Extract all lines that hold "code" from the records below.

Source material:
===

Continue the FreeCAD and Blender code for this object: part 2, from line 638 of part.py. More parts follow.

===

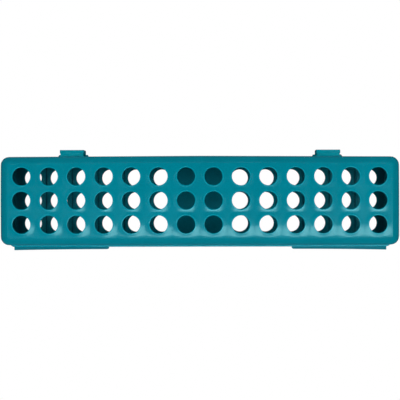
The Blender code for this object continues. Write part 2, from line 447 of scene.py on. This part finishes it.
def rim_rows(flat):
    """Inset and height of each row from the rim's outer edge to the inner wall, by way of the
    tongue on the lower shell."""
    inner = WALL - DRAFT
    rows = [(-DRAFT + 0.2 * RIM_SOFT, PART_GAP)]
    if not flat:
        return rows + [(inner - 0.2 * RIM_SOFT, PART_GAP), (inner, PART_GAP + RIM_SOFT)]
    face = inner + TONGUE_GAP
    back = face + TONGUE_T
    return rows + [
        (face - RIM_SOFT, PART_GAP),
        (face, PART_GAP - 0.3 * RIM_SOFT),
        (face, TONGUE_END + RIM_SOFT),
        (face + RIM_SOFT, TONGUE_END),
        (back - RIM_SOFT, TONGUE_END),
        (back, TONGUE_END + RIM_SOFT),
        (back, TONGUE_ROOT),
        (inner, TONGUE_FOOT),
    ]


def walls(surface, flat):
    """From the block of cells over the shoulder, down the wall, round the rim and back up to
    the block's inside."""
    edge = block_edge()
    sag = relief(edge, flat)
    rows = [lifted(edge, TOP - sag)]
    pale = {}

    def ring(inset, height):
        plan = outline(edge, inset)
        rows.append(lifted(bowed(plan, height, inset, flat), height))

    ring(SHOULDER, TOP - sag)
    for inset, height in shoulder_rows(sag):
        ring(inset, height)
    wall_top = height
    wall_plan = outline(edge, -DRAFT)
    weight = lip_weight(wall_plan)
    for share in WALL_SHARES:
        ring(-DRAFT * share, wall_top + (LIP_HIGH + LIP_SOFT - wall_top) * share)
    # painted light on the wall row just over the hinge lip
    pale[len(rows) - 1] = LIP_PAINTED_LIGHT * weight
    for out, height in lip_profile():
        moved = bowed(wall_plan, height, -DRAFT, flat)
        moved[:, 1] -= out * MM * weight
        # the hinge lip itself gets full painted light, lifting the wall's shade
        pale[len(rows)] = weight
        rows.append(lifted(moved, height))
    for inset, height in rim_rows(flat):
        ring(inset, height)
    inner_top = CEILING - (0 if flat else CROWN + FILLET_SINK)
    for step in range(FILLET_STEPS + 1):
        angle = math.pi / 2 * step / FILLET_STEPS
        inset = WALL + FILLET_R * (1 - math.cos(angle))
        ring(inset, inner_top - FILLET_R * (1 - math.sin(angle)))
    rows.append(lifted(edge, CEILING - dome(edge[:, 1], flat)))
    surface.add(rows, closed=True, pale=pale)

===

Answer for this exercise:
Continue the FreeCAD and Blender code for this object: part 2, from line 638 of part.py. More parts follow.
The Blender code for this object continues. Write part 2, from line 447 of scene.py on. This part finishes it.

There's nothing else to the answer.